Given data:
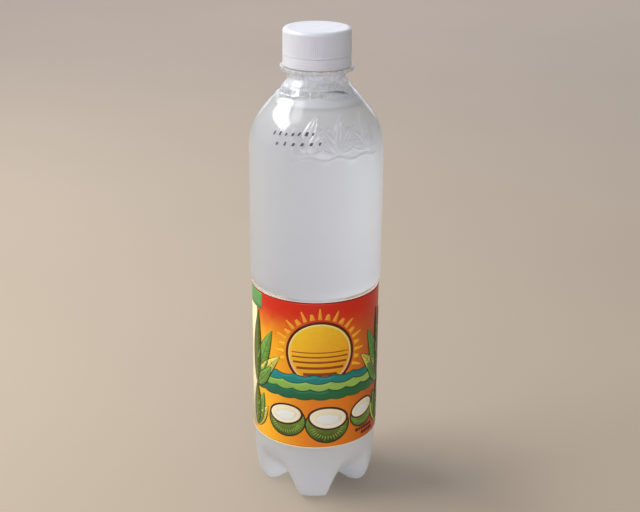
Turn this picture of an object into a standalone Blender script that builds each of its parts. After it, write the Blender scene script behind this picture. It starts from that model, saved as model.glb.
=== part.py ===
"""Bottle of coconut water: a clear bottle on four feet, its drink, screw cap and label.

Units are metres, +Z is up, the origin is under the middle of the base, on the surface that
the feet stand on, and the front of the label faces -Y.
"""
import math

import bmesh
import bpy
import numpy as np

MM = 0.001
SEGMENTS = 48                     # steps round every turned piece, a multiple of twice the feet
FEET = 4
FRONT = math.radians(-91.4)       # a foot lies at the front, a little off -Y
MERGE = 0.00005

# Bottle, outside
BODY_R = 30.58 * MM               # upper body
PANEL_R = 29.16 * MM              # recessed label panel and the body below it
GROOVE_R = 28.85 * MM             # narrowest place, just above the label
NECK_R = 12.8 * MM                # under the support ring
RING_R = 16.5 * MM                # support ring of a 28 mm neck finish
FINISH_R = 12.45 * MM             # neck wall under the cap
BEAD_R = 13.9 * MM                # bead that holds the tamper band
MOUTH_R = 10.87 * MM              # bore of the mouth
RIM_CHAMFER = 0.35 * MM

BASE_TOP_Z = 27.84 * MM           # where the feet begin
GROOVE_Z = 105.3 * MM
BULGE_R = 4.4 * MM                # round from the body into the groove
SHOULDER_Z = 169.3 * MM           # top of the straight body
RING_Z = 205.5 * MM
RING_H = 1.6 * MM
BEAD_Z = 210.35 * MM
BEAD_H = 1.2 * MM
MOUTH_Z = 221.35 * MM

SHOULDER_ARC = 28.0 * MM          # convex round of the shoulder
NECK_FILLET = 8.0 * MM            # hollow round from the shoulder into the neck
SHOULDER_TURN = math.radians(40)  # both rounds turn by this, so a cone of 50 degrees joins them

WALL = 0.5 * MM                   # blown wall
GAP = 0.3 * MM                    # between neighbouring pieces

# Feet: a dome with four feet blown out of it
DOME_H = 22.3 * MM                # height of the dome from BASE_TOP_Z to its middle
PAD_OUT = 21.35 * MM              # flat pad, from here
PAD_IN = 18.2 * MM                # to here
PAD_U = (0.56, 0.68)              # where the pad lies on the way from the wall to the middle
FOOT_FLAT = 0.35                  # share of half a foot's angle that is at full depth
FLANK = (1.2, 3.3)                # exponents of the flank's fall into the valley
HEEL = 0.715                      # exponent of the foot's outer wall, below 1 for a square heel
FOOT_RINGS = (0.0, 0.04, 0.1, 0.17, 0.25, 0.34, 0.44, 0.56, 0.68, 0.79, 0.9, 1.0)

# Cap and tamper band
CAP_R = 15.25 * MM
CAP_TOP_Z = 223.15 * MM
CAP_ROUND = 1.7 * MM
CAP_WALL = 1.2 * MM
SEAM_Z = 211.2 * MM               # between cap and tamper band
SEAM = 0.35 * MM
BAND_Z = 207.3 * MM               # lower edge of the tamper band
BAND_WALL = 0.95 * MM
EDGE = 0.3 * MM

# Label and drink
LABEL_Z = (30.4 * MM, 104.4 * MM)
LABEL_WALL = 0.3 * MM
LEVEL_Z = 191.0 * MM


def arc(centre, radius, start, end, steps):
    """Points on an arc in the (r, z) plane, from angle start to angle end."""
    angles = np.linspace(start, end, steps + 1)
    return [(centre[0] + radius * math.cos(a), centre[1] + radius * math.sin(a)) for a in angles]


def shoulder(inset=0.0, neck_inset=0.0, steps=(4, 6)):
    """Shoulder from the neck down to the straight body, moved inwards by an inset that
    grows towards the neck: a hollow fillet, a cone and a convex arc."""
    turn = SHOULDER_TURN
    arc_r = BODY_R - SHOULDER_ARC
    cone_top_r = NECK_R + NECK_FILLET * (1 - math.cos(turn))
    arc_top = (arc_r + SHOULDER_ARC * math.cos(turn), SHOULDER_Z + SHOULDER_ARC * math.sin(turn))
    cone_rise = (arc_top[0] - cone_top_r) / math.tan(turn)
    cone_top_z = arc_top[1] + cone_rise
    fillet_z = cone_top_z + NECK_FILLET * math.sin(turn)
    fillet = arc((NECK_R + NECK_FILLET, fillet_z), NECK_FILLET, math.pi, math.pi + turn, steps[0])
    round_ = arc((arc_r, SHOULDER_Z), SHOULDER_ARC, turn, 0.0, steps[1])
    facing = list(np.linspace(0.0, turn, steps[0] + 1)) + list(np.linspace(turn, 0.0, steps[1] + 1))
    points = []
    for (r, z), a in zip(fillet + round_, facing):
        share = min(max((r - NECK_R) / (arc_top[0] - NECK_R), 0.0), 1.0)
        move = neck_inset + (inset - neck_inset) * share
        points.append((r - move * math.cos(a), z - move * math.sin(a)))
    return points


def bulge(inset=0.0, steps=4):
    """Round from the straight body into the groove above the label, then out to the panel."""
    depth = BODY_R - GROOVE_R
    turn = math.acos(1 - depth / BULGE_R)
    start_z = GROOVE_Z + BULGE_R * math.sin(turn)
    points = arc((BODY_R - BULGE_R, start_z), BULGE_R - inset, 0.0, -turn, steps)
    return points + [(PANEL_R - inset, LABEL_Z[1])]


def foot_weight(angle, narrow):
    """How far a point at this angle from a foot lies from the dome (0) to the foot (1): flat
    over the pad, then a steep flank that levels out in the valley between two feet."""
    turns = angle * FEET / (2 * math.pi)
    off = abs(turns - round(turns)) * 2 + narrow
    t = min(max((off - FOOT_FLAT) / (1 - FOOT_FLAT), 0.0), 1.0)
    return (1 - t ** FLANK[0]) ** FLANK[1]


def dome_point(u, inset):
    """Dome from the wall (u = 0) to the middle (u = 1), an ellipse in the (r, z) plane."""
    a = u * math.pi / 2
    return (PANEL_R - inset) * math.cos(a), BASE_TOP_Z - (DOME_H - inset) * math.sin(a)


def foot_point(u, inset):
    """Middle line of a foot: outer wall, flat pad, then the slope up to the middle."""
    wall_r = PANEL_R - inset
    out_r, in_r = PAD_OUT - inset * 0.4, PAD_IN + inset * 0.4
    if u <= PAD_U[0]:
        a = u / PAD_U[0] * math.pi / 2
        return (out_r + (wall_r - out_r) * math.cos(a),
                inset + (BASE_TOP_Z - inset) * (1 - math.sin(a) ** HEEL))
    if u <= PAD_U[1]:
        return out_r + (in_r - out_r) * (u - PAD_U[0]) / (PAD_U[1] - PAD_U[0]), inset
    a = (u - PAD_U[1]) / (1 - PAD_U[1]) * math.pi / 2
    middle_z = BASE_TOP_Z - DOME_H + inset
    return in_r * math.cos(a), inset + (middle_z - inset) * math.sin(a) ** 2


def dome(inset=0.0):
    """Profile of the dome down to the middle of the base."""
    return [dome_point(u, inset) for u in FOOT_RINGS]


def blow_feet(mesh, inset, tolerance=0.02 * MM):
    """Move each point of the turned dome towards the foot that it belongs to."""
    rings = [(u, dome_point(u, inset)) for u in FOOT_RINGS]
    narrow = inset / (PANEL_R * math.pi / FEET)
    for vertex in mesh.vertices:
        x, y, z = vertex.co
        r = math.hypot(x, y)
        for u, (ring_r, ring_z) in rings:
            if abs(r - ring_r) < tolerance and abs(z - ring_z) < tolerance:
                angle = math.atan2(y, x)
                weight = foot_weight(angle, narrow)
                foot_r, foot_z = foot_point(u, inset)
                new_r = ring_r + (foot_r - ring_r) * weight
                vertex.co = (new_r * math.cos(angle), new_r * math.sin(angle),
                             ring_z + (foot_z - ring_z) * weight)
                break


def turned(name, profile, collection, closed=False):
    """Turn a profile, listed down its outer side, about the Z axis into a solid whose first
    step, and so the middle of a foot, faces the front. No edge runs along the axis."""
    mesh = bpy.data.meshes.new(name + "_profile")
    count = len(profile)
    edges = [(i, (i + 1) % count) for i in range(count if closed else count - 1)]
    edges = [e for e in edges if max(profile[e[0]][0], profile[e[1]][0]) > MERGE]
    mesh.from_pydata([(r, 0.0, z) for r, z in profile], edges, [])
    source = bpy.data.objects.new(name + "_profile", mesh)
    collection.objects.link(source)
    screw = source.modifiers.new("Turn", "SCREW")
    screw.axis = "Z"
    screw.steps = screw.render_steps = SEGMENTS
    screw.use_merge_vertices = True
    screw.merge_threshold = MERGE
    depsgraph = bpy.context.evaluated_depsgraph_get()
    solid = bpy.data.meshes.new_from_object(source.evaluated_get(depsgraph))
    bpy.data.objects.remove(source)
    solid.name = name
    obj = bpy.data.objects.new(name, solid)
    obj.rotation_euler.z = FRONT
    collection.objects.link(obj)
    return obj


def finish(obj, material, sharp=35):
    """Triangulate and shade a piece, and give it its material."""
    mesh = obj.data
    work = bmesh.new()
    work.from_mesh(mesh)
    bmesh.ops.triangulate(work, faces=work.faces)
    work.to_mesh(mesh)
    work.free()
    mesh.shade_smooth()
    mesh.set_sharp_from_angle(angle=math.radians(sharp))
    mesh.materials.append(material)


def material(name, colour, roughness, alpha=1.0, transmission=0.0, ior=1.45):
    """Principled material of one plain colour."""
    mat = bpy.data.materials.new(name)
    mat.use_nodes = True
    shader = mat.node_tree.nodes["Principled BSDF"]
    shader.inputs["Base Color"].default_value = (*colour, 1.0)
    shader.inputs["Roughness"].default_value = roughness
    shader.inputs["Metallic"].default_value = 0.0
    shader.inputs["Alpha"].default_value = alpha
    shader.inputs["Transmission Weight"].default_value = transmission
    shader.inputs["IOR"].default_value = ior
    return mat


def make_bottle(collection):
    """Clear blown bottle, open at the mouth: outer side down, inner side back up."""
    ring_top, ring_low = RING_Z + RING_H / 2, RING_Z - RING_H / 2
    bead_top, bead_low = BEAD_Z + BEAD_H / 2, BEAD_Z - BEAD_H / 2
    outer = [(FINISH_R - RIM_CHAMFER, MOUTH_Z), (FINISH_R, MOUTH_Z - RIM_CHAMFER),
             (FINISH_R, bead_top + RIM_CHAMFER * 2), (BEAD_R, bead_top), (BEAD_R, bead_low),
             (NECK_R, bead_low - RIM_CHAMFER * 2), (NECK_R, ring_top + RIM_CHAMFER),
             (RING_R - RIM_CHAMFER, ring_top), (RING_R, ring_top - RIM_CHAMFER),
             (RING_R, ring_low + RIM_CHAMFER), (RING_R - RIM_CHAMFER, ring_low),
             (NECK_R, ring_low - RIM_CHAMFER)]
    outer += shoulder() + bulge() + dome()
    inner = [(MOUTH_R, MOUTH_Z)] + shoulder(WALL, NECK_R - MOUTH_R) + bulge(WALL) + dome(WALL)
    obj = turned("bottle", outer + inner[::-1], collection, closed=True)
    blow_feet(obj.data, 0.0)
    blow_feet(obj.data, WALL)
    finish(obj, material("clear_pet", (0.93, 0.95, 0.96), 0.05, 0.3, 0.9, 1.57))


def make_drink(collection):
    """Drink up to its level, clear of the inner wall by the gap."""
    inset = WALL + GAP
    wall = [p for p in shoulder(inset, NECK_R - MOUTH_R + GAP) if p[1] < LEVEL_Z]
    above = [p for p in shoulder(inset, NECK_R - MOUTH_R + GAP) if p[1] >= LEVEL_Z][-1]
    share = (LEVEL_Z - wall[0][1]) / (above[1] - wall[0][1])
    edge = (wall[0][0] + (above[0] - wall[0][0]) * share, LEVEL_Z)
    profile = [(0.0, LEVEL_Z), edge] + wall + bulge(inset) + dome(inset)
    obj = turned("coconut_water", profile, collection)
    blow_feet(obj.data, inset)
    finish(obj, material("coconut_water", (0.58, 0.59, 0.62), 0.35))


def make_cap(collection):
    """Screw cap: a rounded top and a skirt, hollow from below."""
    inner_r = CAP_R - CAP_WALL
    inner_top = MOUTH_Z + GAP
    profile = [(0.0, CAP_TOP_Z)]
    profile += arc((CAP_R - CAP_ROUND, CAP_TOP_Z - CAP_ROUND), CAP_ROUND, math.pi / 2, 0.0, 4)
    profile += [(CAP_R, SEAM_Z + SEAM / 2 + EDGE), (CAP_R - EDGE, SEAM_Z + SEAM / 2),
                (inner_r, SEAM_Z + SEAM / 2), (inner_r, inner_top), (0.0, inner_top)]
    obj = turned("cap", profile, collection)
    finish(obj, material("white_hdpe", (0.82, 0.83, 0.85), 0.4))


def make_tamper_band(collection):
    """Tamper band: the ring that stays on the neck when the cap is opened."""
    top = SEAM_Z - SEAM / 2
    inner_r = CAP_R - BAND_WALL
    profile = [(inner_r, top), (CAP_R - EDGE, top), (CAP_R, top - EDGE), (CAP_R, BAND_Z + EDGE),
               (CAP_R - EDGE, BAND_Z), (inner_r, BAND_Z)]
    obj = turned("tamper_band", profile, collection, closed=True)
    finish(obj, material("white_hdpe_band", (0.8, 0.81, 0.83), 0.42))


def make_label(collection):
    """Wrap-round film label on the recessed panel."""
    inner_r = PANEL_R + GAP
    outer_r = inner_r + LABEL_WALL
    low, high = LABEL_Z
    profile = [(inner_r, high), (outer_r, high), (outer_r, low), (inner_r, low)]
    obj = turned("label", profile, collection, closed=True)
    finish(obj, material("printed_film", (0.82, 0.3, 0.05), 0.35))


def main():
    for obj in list(bpy.data.objects):
        bpy.data.objects.remove(obj)
    collection = bpy.data.collections.new("bottle_of_coconut_water")
    bpy.context.scene.collection.children.link(collection)
    make_bottle(collection)
    make_drink(collection)
    make_cap(collection)
    make_tamper_band(collection)
    make_label(collection)


main()
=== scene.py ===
"""Looks of a bottle of coconut water: clear blown bottle, cloudy drink, white cap, printed label.

Every new piece is a surface worked out on a grid: rows along a profile, columns round the
bottle's axis or across the label. Lengths are metres, and a value in millimetres carries MM.
Angles run anticlockwise seen from above, from +X, and the front of the label faces -Y.
"""
import math

import bpy
import numpy as np
from mathutils import Matrix, Vector


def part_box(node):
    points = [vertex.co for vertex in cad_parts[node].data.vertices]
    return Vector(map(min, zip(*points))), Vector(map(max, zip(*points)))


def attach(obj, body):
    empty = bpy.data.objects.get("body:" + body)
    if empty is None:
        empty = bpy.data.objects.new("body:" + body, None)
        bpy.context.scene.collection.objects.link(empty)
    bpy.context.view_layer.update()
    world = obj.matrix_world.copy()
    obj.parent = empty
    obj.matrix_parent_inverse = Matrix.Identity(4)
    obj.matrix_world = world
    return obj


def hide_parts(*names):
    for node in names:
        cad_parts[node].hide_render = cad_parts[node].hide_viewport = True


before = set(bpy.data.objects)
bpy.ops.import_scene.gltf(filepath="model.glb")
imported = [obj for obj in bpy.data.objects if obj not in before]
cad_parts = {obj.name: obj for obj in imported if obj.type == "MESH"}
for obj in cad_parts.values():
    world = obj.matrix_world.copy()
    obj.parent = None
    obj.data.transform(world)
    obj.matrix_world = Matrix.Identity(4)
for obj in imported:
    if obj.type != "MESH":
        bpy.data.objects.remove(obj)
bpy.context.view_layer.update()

MM = 0.001
TURN = 2 * math.pi

# Heights that the solids give
DRINK_TOP_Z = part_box("coconut_water")[1].z
LABEL_LOW_Z, LABEL_HIGH_Z = (corner.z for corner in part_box("label"))
CAP_LOW_Z, CAP_HIGH_Z = (corner.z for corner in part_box("cap"))
BAND_LOW_Z, BAND_HIGH_Z = (corner.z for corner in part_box("tamper_band"))
MOUTH_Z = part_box("bottle")[1].z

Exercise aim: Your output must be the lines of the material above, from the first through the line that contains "MOUTH_Z = 221.35 * MM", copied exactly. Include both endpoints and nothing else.

Expected output:
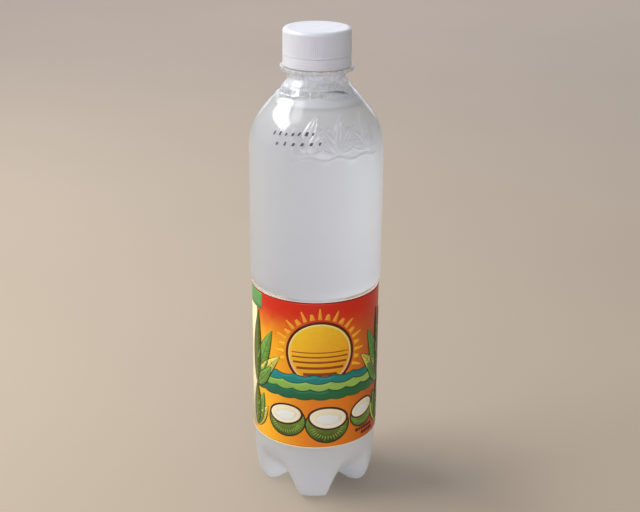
Turn this picture of an object into a standalone Blender script that builds each of its parts. After it, write the Blender scene script behind this picture. It starts from that model, saved as model.glb.
=== part.py ===
"""Bottle of coconut water: a clear bottle on four feet, its drink, screw cap and label.

Units are metres, +Z is up, the origin is under the middle of the base, on the surface that
the feet stand on, and the front of the label faces -Y.
"""
import math

import bmesh
import bpy
import numpy as np

MM = 0.001
SEGMENTS = 48                     # steps round every turned piece, a multiple of twice the feet
FEET = 4
FRONT = math.radians(-91.4)       # a foot lies at the front, a little off -Y
MERGE = 0.00005

# Bottle, outside
BODY_R = 30.58 * MM               # upper body
PANEL_R = 29.16 * MM              # recessed label panel and the body below it
GROOVE_R = 28.85 * MM             # narrowest place, just above the label
NECK_R = 12.8 * MM                # under the support ring
RING_R = 16.5 * MM                # support ring of a 28 mm neck finish
FINISH_R = 12.45 * MM             # neck wall under the cap
BEAD_R = 13.9 * MM                # bead that holds the tamper band
MOUTH_R = 10.87 * MM              # bore of the mouth
RIM_CHAMFER = 0.35 * MM

BASE_TOP_Z = 27.84 * MM           # where the feet begin
GROOVE_Z = 105.3 * MM
BULGE_R = 4.4 * MM                # round from the body into the groove
SHOULDER_Z = 169.3 * MM           # top of the straight body
RING_Z = 205.5 * MM
RING_H = 1.6 * MM
BEAD_Z = 210.35 * MM
BEAD_H = 1.2 * MM
MOUTH_Z = 221.35 * MM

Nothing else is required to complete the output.